Cumhuriyetin yüzyıllık serüveninde devlet ne kadar kurumsallaştıysa, toplum da o kadar deneyim ve tecrübe biriktirdi. Yeni yüzyılın inşasına yön verebilecek kadar… Bu bağlamda en etkili olabilecek müdahalenin ise kadınların müdahalesi olacağı muhakkaktır. Devletin, şiddetin, eşitsizliğin, tahakküm ve sömürünün en büyük hallerini yaşayan ve bu yüzden en derinlikli tahlilini yapan, mücadele yöntemleri geliştiren ve uygulayan, tüm bunların etrafında ortak mücadeleyi örebilen kadınlar yeni yüzyılın inşasında yer alabilecekleri veya mevcut duruma kadınlar ve toplum lehine yön verebilecekleri pozisyonlar yaratabilirler ve yaratmalılar. 80’lerden itibaren toplumsal ve yapısal değişiklikleri zorlayan kadınlar, yeni demokratik bir anayasa hazırlığının, yeni bir barış süreci çalışmasının, şimdiden başlatıcısı ve yürütücüsü olabilirler. Yeni bir anayasa için, kalıcı bir barış için, kadınlar masası kurulabilir.
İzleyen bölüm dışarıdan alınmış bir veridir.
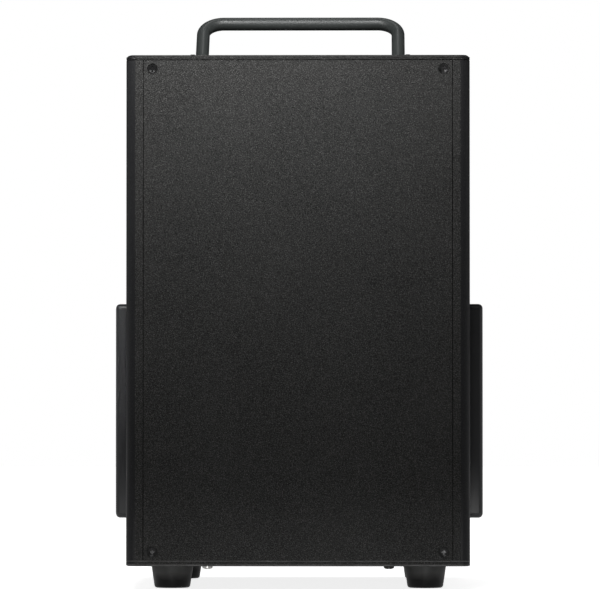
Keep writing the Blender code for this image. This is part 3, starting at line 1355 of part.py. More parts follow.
def dmx_out():
    """Signal outlet: a ring groove round an insert with three holes, and a bay for the tab."""
    shell = plug_shell("dmx_out")
    top = PLUG_FLANGE_WALL + CUT_PAST
    profile = [(PLUG_INSERT, -PLUG_BORE_DEPTH), (PLUG_BORE, -PLUG_BORE_DEPTH), (PLUG_BORE, top),
               (PLUG_INSERT, top)]
    cut(shell, turned("dmx_out_groove", profile, satin_black(), hollow=True))
    holes = []
    for turn in (-30.0, 90.0, 210.0):
        spot = arc((0.0, 0.0), PLUG_HOLE_CIRCLE, turn, turn, 1)[0]
        holes.append((circle(PLUG_HOLE_RADIUS, 8, spot), -PLUG_BORE_DEPTH, top))
    bay = centred(TAB_WIDTH + 2 * GAP, TAB_HEIGHT + 2 * GAP, (0.0, TAB_RISE))
    holes.append((bay, GAP - CUT_PAST, top))
    cut(shell, several("dmx_out_holes", holes, satin_black()))
    return place(shell, (-SIGNAL_SPREAD / 2, REAR_Y, SIGNAL_Z), "rear")


def dmx_release_tab():
    tab = block("dmx_release_tab", (-TAB_WIDTH / 2, -TAB_HEIGHT / 2, -TAB_SINK),
                (TAB_WIDTH / 2, TAB_HEIGHT / 2, PLUG_FLANGE_WALL + TAB_PROUD), bright_steel())
    return place(tab, (-SIGNAL_SPREAD / 2, REAR_Y, SIGNAL_Z + TAB_RISE), "rear")


def clear_scene():
    for item in list(bpy.data.objects):
        bpy.data.objects.remove(item, do_unlink=True)


def build():
    clear_scene()
    front_panel()
    front_screws()
    for label, side in (("left", -1), ("right", 1)):
        side_panel(f"{label}_side_panel", side)
        fan_cowl(label, side)
        fan_frame(label, side)
        fan_rotor(label, side)
        handle_bracket(label, side)
    top_panel()
    bottom_plate()
    underside_screws()
    corner_posts()
    deck()
    feet()
    handle()
    power_supply()
    blower()
    spark_nozzle()
    spark_tube()
    coil_sleeve()
    induction_coil()
    hopper()
    hopper_lid()
    lid_hinge_pin()
    auger_barrel()
    feed_auger()
    feed_gearmotor()
    heating_driver()
    rear_panel()
    control_board()
    display_window()
    menu_buttons()
    power_inlet()
    fuse_drawer()
    power_outlet()
    rocker_switch()
    dmx_in()
    dmx_out()
    dmx_release_tab()


build()
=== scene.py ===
"""Looks of a cold spark machine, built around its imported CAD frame.

Metres, +Z up; the plain face looks along -Y and the control face along +Y. New pieces are
surfaces: rings of points worked out as whole arrays and skinned into faces. A piece on a wall is
worked out as a viewer in front of that wall sees it, x to the right, y up and z towards the viewer.
Profiles and tables that are multiplied by MM are written in millimetres.
"""
import json
import math

import bmesh
import bpy
import numpy as np
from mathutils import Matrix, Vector

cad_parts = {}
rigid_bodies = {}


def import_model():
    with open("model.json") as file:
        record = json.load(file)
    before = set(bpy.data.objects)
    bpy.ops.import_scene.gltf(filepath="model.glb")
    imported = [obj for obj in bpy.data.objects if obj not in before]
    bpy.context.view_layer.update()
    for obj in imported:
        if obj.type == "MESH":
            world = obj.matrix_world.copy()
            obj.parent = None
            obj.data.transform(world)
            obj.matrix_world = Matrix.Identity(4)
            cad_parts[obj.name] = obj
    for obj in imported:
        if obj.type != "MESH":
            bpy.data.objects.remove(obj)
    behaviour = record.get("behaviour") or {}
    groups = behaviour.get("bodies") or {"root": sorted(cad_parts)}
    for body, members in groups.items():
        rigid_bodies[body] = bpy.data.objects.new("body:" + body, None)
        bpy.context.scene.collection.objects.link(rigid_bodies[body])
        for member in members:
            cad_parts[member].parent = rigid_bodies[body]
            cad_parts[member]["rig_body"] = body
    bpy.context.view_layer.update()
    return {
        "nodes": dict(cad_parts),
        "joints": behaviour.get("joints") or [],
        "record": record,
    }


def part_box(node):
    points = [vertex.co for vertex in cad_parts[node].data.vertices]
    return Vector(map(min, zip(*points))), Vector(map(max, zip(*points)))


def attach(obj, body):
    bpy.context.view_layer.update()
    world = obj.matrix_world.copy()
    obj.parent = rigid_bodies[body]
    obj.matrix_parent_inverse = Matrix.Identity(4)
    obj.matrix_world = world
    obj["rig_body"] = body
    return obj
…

Her kesimden kadınların katılımını esas alarak kurulacak bu masalarda çok yönlü bir muhasebe ile yeni dönemin ihtiyaçları en çoğulcu ve en demokratik yöntemle tespit edilebilir. Anayasa yazım sürecinin ve barış sürecinin erkek- devlet tekelinde nasıl çürütüldüğünün ve nasıl uzak bir süreç olarak tariflendiğinin bilgisi en çok biz kadınlarda var. O yüzden birçok başlıkta kurulabilecek olan bu masalar hem kadın hakikatini toplumla buluşturmanın yolunu açacak hem de erkek- devletin üzerine yükseldiği savaş politikalarını boşa çıkaracak. Kadınların biriktirdiği bu tecrübe ve deneyimin, bir seçim sürecine ihtiyaç duymadan dönüşüm ve kazanım yaratabilme potansiyeli, yeni dönem inşasında ötekileştirilen tüm toplumsal dinamikleri hem tarihsel olarak hem de güncel olarak sürecin bir parçası haline getirecektir.